Riccardo Pacifici Commendatore: un'onorificenza che è anche memoria

Commendatore dell'ordine al merito della Repubblica italiana, nomina arrivata dal Presidente Sergio Mattarella in persona: un riconoscimento importante per Riccardo Pacifici, ex presidente della Comunità ebraica di Roma e, da pochi giorni, insignito di una delle più alte onorificenze concesse dal nostro Paese, a fronte di altrettanto importanti meriti civici ottenuti nel corso della sua attività a capo della Comunità, tra il 2008 al 2015. Un impegno costante che, alla fine, ha ricevuto la riconoscenza dello Stato italiano, concorde (la proposta risale al Consiglio dei ministri del 27 dicembre scorso) nel conferire a uno dei maggiori esponenti dell'ebraismo italiano il titolo di Commendatore in virtù di un'attività che, nel corso degli anni, lo ha visto in prima linea nella lotta alla xenofobia e all'antisemitismo, così come nella promozione del dialogo fra diversi credo.
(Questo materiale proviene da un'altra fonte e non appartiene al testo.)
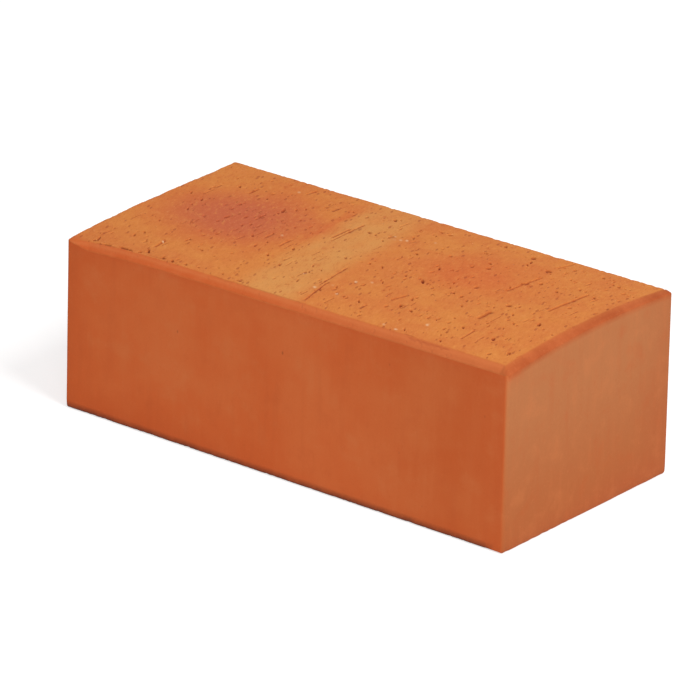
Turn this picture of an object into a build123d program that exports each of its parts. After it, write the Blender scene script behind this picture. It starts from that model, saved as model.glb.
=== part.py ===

La memoria di Riccardo Reuven

Un'onorificenza che lo stesso Pacifici, in un'intervista concessa al Corriere della Sera, ha commentato con commozione e riconoscenza, ammettendo come il titolo concesso dallo Stato rappresenti un omaggio alla memoria di suo nonno, Riccardo Reuven, rabbino capo della Comunità ebraica di Genova e, assieme a sua moglie Wanda, una delle innumerevoli vittime dell'Olocausto: “Fu nominato da Vittorio Emanuele III Cavaliere della Corona d’Italia – ha raccontato Pacifici – e poi, con le leggi razziste, perse i diritti civili e venne privato anche di quell’onorificenza… Infine fu prima torturato e poi trucidato ad Auschwitz”. Una sorte condivisa con milioni di altre persone, vittime della delirante apoteosi della follia umana e che rappresenta un monito costante per la società contemporanea costretta, nonostante la memoria degli orrori commessi, a confrontarsi con fin troppi rigurgiti di sentimenti antisemiti. Anche per questo, idealmente, il riconoscimento concesso a Pacifici rappresenta la riedificazione definitiva della memoria di Riccardo Reuven ma anche dei tanti che, al suo fianco, trovarono la morte oltre i cancelli di Auschwitz, quando la dignità degli uomini venne sepolta sotto la cenere dell'odio, assieme a tutti i frammenti che componevano le loro vite. Nel caso del Rabbino capo di Genova, persino un titolo concesso dal Re d'Italia finì nella polvere, calpestato da quelle leggi che Pacifici, anziché “razziali”, preferisce definire “razziste”.

Una storia che continua

Memoria ma anche proiezione al futuro, alle sfide dell'oggi, alla difesa della propria identità religiosa e culturale e del dialogo: c'è anche questo alla base di una nomina arrivata dopo alcuni anni di iter ma che il nuovo Commendatore chiama “bipartisan”, poiché conclusa sotto l'attuale governo da un'iniziativa lanciata da Maria Elena Boschi, all'epoca del suo sottosegretariato. La riprova di come, in nome della tutela di una memoria collettiva, valutazioni e remore politiche varie riescano a passare in secondo piano. La sua esperienza di presidente della Comunità ebraica l'ha conclusa ma per Pacifici l'impegno continua attraverso l'Executive Board dell’Israeli Jewish Congress, così come attraverso le attività della Fondazione Museo della Shoah. Alla base di tutto, però, resta la dedizione originaria, quella maturata a partire dall'esperienza di suo nonno che, nei difficili anni del Secondo conflitto mondiale, operò affinché almeno qualcuno si salvasse dallo sgretolamento della civiltà umana. Non lui, che scelse di restare a Genova per garantire una guida alla sua Comunità ma anche a tutti quei ragazzi espulsi dalle scuole, ai quali andava garantita un'istruzione. Una scelta che avrebbe pagato con la vita ma che, dopo tanti anni e tanta letteratura, sembra aver trovato il suo giusto posto nella storia del nostro Paese.